The task:
Write every line of the material out exactly as shown.

___

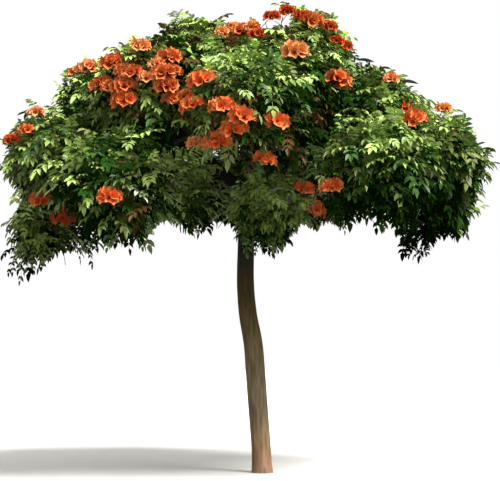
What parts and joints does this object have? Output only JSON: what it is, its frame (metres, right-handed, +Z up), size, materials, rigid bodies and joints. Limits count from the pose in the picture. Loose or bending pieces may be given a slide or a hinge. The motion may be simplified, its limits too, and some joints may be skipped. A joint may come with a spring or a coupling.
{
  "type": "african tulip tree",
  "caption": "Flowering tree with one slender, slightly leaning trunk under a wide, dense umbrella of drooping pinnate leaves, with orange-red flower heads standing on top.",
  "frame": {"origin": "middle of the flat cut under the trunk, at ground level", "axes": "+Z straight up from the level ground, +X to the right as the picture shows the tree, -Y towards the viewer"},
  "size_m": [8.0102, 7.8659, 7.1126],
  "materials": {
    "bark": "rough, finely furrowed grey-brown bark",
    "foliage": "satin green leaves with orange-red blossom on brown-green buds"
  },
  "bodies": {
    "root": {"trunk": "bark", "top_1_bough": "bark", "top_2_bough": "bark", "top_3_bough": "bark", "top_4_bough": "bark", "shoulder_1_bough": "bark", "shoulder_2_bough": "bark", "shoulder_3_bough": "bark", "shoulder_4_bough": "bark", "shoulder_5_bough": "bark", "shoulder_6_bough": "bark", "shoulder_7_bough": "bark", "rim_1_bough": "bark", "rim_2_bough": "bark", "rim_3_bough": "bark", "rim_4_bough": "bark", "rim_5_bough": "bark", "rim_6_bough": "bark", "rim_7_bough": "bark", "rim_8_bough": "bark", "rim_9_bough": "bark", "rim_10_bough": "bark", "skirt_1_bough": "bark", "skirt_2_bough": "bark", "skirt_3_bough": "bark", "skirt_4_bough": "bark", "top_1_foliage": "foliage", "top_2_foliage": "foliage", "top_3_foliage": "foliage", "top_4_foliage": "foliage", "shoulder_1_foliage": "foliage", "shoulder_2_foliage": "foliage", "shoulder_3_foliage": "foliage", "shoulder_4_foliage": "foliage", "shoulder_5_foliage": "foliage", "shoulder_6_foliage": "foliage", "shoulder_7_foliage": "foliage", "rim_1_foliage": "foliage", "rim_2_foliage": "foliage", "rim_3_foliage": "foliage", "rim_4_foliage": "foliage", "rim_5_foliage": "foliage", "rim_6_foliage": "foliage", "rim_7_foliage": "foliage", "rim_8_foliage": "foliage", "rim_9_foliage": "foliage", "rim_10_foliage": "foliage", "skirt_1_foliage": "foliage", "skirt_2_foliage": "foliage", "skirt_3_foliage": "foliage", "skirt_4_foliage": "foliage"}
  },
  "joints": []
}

___

Task answer:
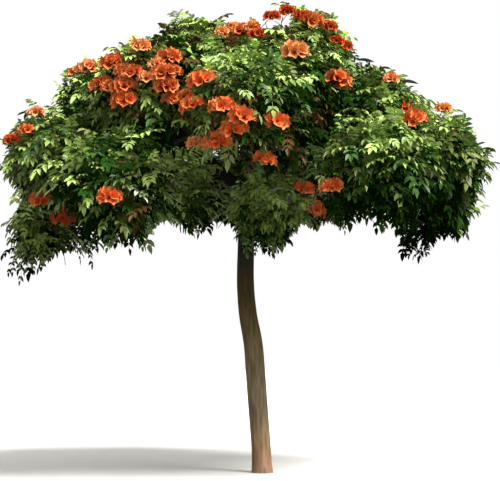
What parts and joints does this object have? Output only JSON: what it is, its frame (metres, right-handed, +Z up), size, materials, rigid bodies and joints. Limits count from the pose in the picture. Loose or bending pieces may be given a slide or a hinge. The motion may be simplified, its limits too, and some joints may be skipped. A joint may come with a spring or a coupling.
{
  "type": "african tulip tree",
  "caption": "Flowering tree with one slender, slightly leaning trunk under a wide, dense umbrella of drooping pinnate leaves, with orange-red flower heads standing on top.",
  "frame": {"origin": "middle of the flat cut under the trunk, at ground level", "axes": "+Z straight up from the level ground, +X to the right as the picture shows the tree, -Y towards the viewer"},
  "size_m": [8.0102, 7.8659, 7.1126],
  "materials": {
    "bark": "rough, finely furrowed grey-brown bark",
    "foliage": "satin green leaves with orange-red blossom on brown-green buds"
  },
  "bodies": {
    "root": {"trunk": "bark", "top_1_bough": "bark", "top_2_bough": "bark", "top_3_bough": "bark", "top_4_bough": "bark", "shoulder_1_bough": "bark", "shoulder_2_bough": "bark", "shoulder_3_bough": "bark", "shoulder_4_bough": "bark", "shoulder_5_bough": "bark", "shoulder_6_bough": "bark", "shoulder_7_bough": "bark", "rim_1_bough": "bark", "rim_2_bough": "bark", "rim_3_bough": "bark", "rim_4_bough": "bark", "rim_5_bough": "bark", "rim_6_bough": "bark", "rim_7_bough": "bark", "rim_8_bough": "bark", "rim_9_bough": "bark", "rim_10_bough": "bark", "skirt_1_bough": "bark", "skirt_2_bough": "bark", "skirt_3_bough": "bark", "skirt_4_bough": "bark", "top_1_foliage": "foliage", "top_2_foliage": "foliage", "top_3_foliage": "foliage", "top_4_foliage": "foliage", "shoulder_1_foliage": "foliage", "shoulder_2_foliage": "foliage", "shoulder_3_foliage": "foliage", "shoulder_4_foliage": "foliage", "shoulder_5_foliage": "foliage", "shoulder_6_foliage": "foliage", "shoulder_7_foliage": "foliage", "rim_1_foliage": "foliage", "rim_2_foliage": "foliage", "rim_3_foliage": "foliage", "rim_4_foliage": "foliage", "rim_5_foliage": "foliage", "rim_6_foliage": "foliage", "rim_7_foliage": "foliage", "rim_8_foliage": "foliage", "rim_9_foliage": "foliage", "rim_10_foliage": "foliage", "skirt_1_foliage": "foliage", "skirt_2_foliage": "foliage", "skirt_3_foliage": "foliage", "skirt_4_foliage": "foliage"}
  },
  "joints": []
}